How to use Aggragate Functions Part – 1

In PySpark, aggregating functions are used to compute summary statistics or perform aggregations on a DataFrame. These functions allow you to calculate metrics such as count, sum, average, maximum, minimum, etc. Here are some commonly used aggregating functions in PySpark, along with examples:

count():

The count() function returns the number of rows in a DataFrame.

from pyspark.sql.functions import count

count_df = df.select(count("column1"))

This example calculates the count of non-null values in “column1” and stores the result in the DataFrame count_df.

sum():

The sum() function calculates the sum of a numerical column in a DataFrame.

from pyspark.sql.functions import sum

sum_df = df.select(sum("column2"))

Here, the sum of values in “column2” is computed and stored in the DataFrame sum_df.

avg():

The avg() function computes the average value of a numerical column in a DataFrame.

from pyspark.sql.functions import avg

avg_df = df.select(avg("column3"))

This example calculates the average value of “column3” and stores it in the DataFrame avg_df.

min() and max():

The min() and max() functions return the minimum and maximum values of a column, respectively.

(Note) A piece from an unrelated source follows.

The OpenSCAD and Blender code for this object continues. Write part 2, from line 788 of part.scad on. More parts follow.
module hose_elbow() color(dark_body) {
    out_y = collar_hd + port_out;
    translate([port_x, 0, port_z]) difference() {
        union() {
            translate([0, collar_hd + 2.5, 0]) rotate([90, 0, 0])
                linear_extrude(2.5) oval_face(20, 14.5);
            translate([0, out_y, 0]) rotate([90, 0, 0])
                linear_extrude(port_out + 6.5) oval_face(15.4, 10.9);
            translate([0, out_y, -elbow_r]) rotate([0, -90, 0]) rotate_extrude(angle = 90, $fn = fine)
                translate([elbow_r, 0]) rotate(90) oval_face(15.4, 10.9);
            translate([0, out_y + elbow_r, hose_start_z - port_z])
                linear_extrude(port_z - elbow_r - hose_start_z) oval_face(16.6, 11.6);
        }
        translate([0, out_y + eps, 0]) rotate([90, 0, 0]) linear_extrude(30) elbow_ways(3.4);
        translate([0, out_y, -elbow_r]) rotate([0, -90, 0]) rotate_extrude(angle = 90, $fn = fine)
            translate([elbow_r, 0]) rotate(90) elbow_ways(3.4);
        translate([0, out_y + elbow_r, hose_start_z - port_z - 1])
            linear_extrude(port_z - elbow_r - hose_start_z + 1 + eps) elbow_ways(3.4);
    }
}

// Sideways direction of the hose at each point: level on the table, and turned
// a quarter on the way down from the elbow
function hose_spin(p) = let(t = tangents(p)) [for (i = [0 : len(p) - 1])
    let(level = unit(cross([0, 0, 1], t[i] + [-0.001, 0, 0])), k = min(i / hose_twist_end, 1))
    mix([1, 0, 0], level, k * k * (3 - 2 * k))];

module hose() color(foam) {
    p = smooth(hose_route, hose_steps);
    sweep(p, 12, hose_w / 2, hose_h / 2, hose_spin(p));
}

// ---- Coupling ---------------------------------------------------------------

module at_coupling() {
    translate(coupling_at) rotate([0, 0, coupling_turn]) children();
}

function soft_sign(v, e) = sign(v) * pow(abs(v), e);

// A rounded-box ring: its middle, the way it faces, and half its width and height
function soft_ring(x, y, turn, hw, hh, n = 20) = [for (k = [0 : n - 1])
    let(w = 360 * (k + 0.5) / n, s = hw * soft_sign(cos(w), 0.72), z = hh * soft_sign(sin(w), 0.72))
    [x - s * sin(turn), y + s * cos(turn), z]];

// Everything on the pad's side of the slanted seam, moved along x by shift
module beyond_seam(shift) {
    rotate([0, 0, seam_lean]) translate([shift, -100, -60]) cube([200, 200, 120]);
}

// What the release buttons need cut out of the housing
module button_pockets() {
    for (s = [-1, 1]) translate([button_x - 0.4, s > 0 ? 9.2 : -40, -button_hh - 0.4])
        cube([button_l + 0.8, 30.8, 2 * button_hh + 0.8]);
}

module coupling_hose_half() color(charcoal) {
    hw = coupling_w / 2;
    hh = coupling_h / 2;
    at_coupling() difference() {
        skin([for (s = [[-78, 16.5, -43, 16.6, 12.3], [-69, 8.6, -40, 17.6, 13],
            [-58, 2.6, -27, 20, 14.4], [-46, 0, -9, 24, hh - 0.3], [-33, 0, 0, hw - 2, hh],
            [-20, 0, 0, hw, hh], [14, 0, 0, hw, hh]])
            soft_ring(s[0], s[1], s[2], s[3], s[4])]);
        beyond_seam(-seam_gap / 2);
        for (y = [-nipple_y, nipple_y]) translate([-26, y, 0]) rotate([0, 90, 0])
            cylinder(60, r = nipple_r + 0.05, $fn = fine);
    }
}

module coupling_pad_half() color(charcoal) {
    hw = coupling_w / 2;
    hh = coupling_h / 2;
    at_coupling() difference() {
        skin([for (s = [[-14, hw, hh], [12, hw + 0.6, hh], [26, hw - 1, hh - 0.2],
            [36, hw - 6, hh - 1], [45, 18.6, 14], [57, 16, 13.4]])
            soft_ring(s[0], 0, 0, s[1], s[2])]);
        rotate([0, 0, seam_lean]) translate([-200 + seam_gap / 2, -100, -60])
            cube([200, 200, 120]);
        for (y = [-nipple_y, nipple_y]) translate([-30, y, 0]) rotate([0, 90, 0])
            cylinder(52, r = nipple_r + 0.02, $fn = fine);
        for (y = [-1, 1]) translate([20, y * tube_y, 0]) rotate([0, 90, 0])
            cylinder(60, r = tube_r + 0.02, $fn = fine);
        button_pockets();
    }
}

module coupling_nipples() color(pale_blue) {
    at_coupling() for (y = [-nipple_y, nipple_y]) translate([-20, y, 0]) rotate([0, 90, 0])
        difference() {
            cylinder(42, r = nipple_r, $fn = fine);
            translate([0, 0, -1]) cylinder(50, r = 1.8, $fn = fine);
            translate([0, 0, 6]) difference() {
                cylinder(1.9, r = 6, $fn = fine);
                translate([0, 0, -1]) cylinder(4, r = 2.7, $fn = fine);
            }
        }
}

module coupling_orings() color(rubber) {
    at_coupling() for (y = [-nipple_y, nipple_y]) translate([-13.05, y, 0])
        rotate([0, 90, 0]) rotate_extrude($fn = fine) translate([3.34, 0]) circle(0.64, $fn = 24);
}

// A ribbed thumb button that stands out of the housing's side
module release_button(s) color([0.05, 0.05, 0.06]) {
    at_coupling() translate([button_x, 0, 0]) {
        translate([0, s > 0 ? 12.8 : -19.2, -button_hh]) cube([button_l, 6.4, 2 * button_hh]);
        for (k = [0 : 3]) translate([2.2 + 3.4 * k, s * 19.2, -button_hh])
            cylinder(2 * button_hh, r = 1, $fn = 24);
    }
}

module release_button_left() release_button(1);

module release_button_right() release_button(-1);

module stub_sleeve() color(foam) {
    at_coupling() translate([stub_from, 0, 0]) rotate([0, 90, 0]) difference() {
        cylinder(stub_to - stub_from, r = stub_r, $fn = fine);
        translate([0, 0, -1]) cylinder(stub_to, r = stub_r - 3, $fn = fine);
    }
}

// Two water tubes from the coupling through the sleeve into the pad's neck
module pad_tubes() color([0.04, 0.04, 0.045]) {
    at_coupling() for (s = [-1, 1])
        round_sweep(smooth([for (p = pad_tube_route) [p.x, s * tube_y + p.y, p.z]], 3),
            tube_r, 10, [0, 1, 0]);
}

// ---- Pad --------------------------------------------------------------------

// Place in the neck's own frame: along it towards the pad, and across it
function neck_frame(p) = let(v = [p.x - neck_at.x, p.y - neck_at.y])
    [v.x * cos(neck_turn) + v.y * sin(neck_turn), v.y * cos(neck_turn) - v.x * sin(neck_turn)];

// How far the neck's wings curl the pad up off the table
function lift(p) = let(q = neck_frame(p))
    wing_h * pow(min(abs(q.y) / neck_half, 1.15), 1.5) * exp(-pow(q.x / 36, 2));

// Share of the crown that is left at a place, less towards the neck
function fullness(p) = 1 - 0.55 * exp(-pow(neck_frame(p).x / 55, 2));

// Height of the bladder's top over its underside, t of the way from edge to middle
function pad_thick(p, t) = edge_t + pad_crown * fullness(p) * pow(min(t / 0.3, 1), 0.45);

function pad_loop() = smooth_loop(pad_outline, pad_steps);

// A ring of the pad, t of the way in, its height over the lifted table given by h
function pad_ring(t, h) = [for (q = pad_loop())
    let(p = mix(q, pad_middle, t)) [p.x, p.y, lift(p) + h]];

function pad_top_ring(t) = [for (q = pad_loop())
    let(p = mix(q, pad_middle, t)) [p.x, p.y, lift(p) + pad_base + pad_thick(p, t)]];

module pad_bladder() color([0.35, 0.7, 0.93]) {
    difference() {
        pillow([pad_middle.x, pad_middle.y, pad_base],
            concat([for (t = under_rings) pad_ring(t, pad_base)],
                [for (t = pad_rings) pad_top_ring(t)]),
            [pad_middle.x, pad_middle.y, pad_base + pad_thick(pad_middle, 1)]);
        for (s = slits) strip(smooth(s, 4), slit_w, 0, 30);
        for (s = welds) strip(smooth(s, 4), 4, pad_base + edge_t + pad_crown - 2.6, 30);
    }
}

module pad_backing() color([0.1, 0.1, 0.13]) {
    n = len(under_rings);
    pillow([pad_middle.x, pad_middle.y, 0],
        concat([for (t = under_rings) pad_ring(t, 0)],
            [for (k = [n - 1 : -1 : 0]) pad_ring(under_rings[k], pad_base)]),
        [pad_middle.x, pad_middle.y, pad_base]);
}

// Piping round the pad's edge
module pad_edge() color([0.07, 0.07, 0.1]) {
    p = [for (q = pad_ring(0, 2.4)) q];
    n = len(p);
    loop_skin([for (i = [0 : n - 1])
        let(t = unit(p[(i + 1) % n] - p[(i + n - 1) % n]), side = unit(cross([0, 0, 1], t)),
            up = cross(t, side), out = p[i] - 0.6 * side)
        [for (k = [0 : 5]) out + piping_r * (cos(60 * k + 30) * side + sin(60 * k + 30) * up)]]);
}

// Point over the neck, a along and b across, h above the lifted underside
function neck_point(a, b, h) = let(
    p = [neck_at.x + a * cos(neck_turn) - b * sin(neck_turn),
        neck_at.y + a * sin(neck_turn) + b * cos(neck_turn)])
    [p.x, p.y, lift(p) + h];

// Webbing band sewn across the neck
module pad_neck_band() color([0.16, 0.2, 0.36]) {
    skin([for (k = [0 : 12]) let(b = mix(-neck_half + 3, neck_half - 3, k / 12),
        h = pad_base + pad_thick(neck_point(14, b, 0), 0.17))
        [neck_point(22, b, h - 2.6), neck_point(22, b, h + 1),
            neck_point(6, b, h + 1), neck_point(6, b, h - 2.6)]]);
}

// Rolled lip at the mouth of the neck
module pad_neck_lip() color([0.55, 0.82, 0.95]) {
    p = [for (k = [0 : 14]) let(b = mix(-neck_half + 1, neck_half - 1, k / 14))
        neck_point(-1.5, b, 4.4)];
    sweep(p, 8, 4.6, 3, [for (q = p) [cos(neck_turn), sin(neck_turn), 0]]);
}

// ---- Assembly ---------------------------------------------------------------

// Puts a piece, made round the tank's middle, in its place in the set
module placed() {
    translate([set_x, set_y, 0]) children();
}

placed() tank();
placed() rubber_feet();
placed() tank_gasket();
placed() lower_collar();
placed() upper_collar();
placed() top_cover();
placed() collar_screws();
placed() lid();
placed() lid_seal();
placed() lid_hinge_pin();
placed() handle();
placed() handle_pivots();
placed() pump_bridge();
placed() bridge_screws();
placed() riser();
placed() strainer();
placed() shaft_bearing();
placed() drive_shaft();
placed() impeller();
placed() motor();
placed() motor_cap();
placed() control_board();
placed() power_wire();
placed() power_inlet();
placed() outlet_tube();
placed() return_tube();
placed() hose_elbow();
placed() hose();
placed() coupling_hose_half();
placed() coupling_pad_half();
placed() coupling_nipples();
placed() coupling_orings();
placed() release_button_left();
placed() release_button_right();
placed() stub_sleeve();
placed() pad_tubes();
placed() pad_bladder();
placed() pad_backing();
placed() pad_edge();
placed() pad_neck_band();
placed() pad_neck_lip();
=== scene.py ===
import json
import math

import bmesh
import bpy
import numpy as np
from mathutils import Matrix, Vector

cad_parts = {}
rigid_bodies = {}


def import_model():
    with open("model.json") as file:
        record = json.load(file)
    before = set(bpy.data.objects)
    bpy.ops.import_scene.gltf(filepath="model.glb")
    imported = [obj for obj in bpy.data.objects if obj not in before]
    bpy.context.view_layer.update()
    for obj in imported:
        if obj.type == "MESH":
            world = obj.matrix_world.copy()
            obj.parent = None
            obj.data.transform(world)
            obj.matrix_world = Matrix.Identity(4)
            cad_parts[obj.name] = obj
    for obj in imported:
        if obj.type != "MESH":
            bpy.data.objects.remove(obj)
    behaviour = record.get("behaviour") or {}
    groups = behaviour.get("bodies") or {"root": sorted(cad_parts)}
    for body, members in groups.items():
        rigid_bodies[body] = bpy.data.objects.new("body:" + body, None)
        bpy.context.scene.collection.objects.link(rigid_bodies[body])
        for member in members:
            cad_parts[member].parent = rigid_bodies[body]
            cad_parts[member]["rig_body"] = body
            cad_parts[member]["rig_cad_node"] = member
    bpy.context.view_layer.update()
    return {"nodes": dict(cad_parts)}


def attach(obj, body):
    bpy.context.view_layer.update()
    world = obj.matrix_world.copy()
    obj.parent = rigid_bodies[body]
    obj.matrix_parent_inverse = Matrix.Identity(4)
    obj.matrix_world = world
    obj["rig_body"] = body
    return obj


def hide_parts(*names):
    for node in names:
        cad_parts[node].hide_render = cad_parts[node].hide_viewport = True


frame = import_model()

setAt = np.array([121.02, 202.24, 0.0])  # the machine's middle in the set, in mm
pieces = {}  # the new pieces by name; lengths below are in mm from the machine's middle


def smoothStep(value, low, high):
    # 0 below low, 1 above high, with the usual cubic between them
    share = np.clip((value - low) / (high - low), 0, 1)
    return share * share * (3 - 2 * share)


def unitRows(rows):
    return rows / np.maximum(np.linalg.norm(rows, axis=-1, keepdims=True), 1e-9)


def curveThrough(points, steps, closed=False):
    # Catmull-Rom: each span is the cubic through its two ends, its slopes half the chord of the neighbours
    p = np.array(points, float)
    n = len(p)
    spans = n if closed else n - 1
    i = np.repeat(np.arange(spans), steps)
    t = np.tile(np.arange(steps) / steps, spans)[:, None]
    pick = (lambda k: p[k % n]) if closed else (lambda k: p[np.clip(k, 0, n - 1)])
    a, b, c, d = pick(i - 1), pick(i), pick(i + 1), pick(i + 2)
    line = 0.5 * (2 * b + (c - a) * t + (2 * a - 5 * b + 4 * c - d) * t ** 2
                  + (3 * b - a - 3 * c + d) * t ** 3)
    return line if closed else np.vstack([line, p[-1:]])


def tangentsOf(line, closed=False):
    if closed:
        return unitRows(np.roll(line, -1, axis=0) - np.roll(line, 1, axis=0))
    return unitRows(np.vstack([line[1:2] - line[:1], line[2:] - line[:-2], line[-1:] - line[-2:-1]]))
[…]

from pyspark.sql.functions import min, max

min_df = df.select(min("column4"))
max_df = df.select(max("column4"))

These examples calculate the minimum and maximum values of “column4” and store them in the DataFrames min_df and max_df, respectively.

sumDistinct():

The sumDistinct() function calculates the sum of distinct values in a column.

from pyspark.sql.functions import sumDistinct

distinct_sum_df = df.select(sumDistinct("column5"))

Here, the sum of distinct values in “column5” is computed and stored in the DataFrame distinct_sum_df.

These are just a few examples of aggregating functions in PySpark. There are many other functions available for various aggregation operations. Aggregating functions help you summarize and derive insights from your data by performing calculations on columns within a DataFrame.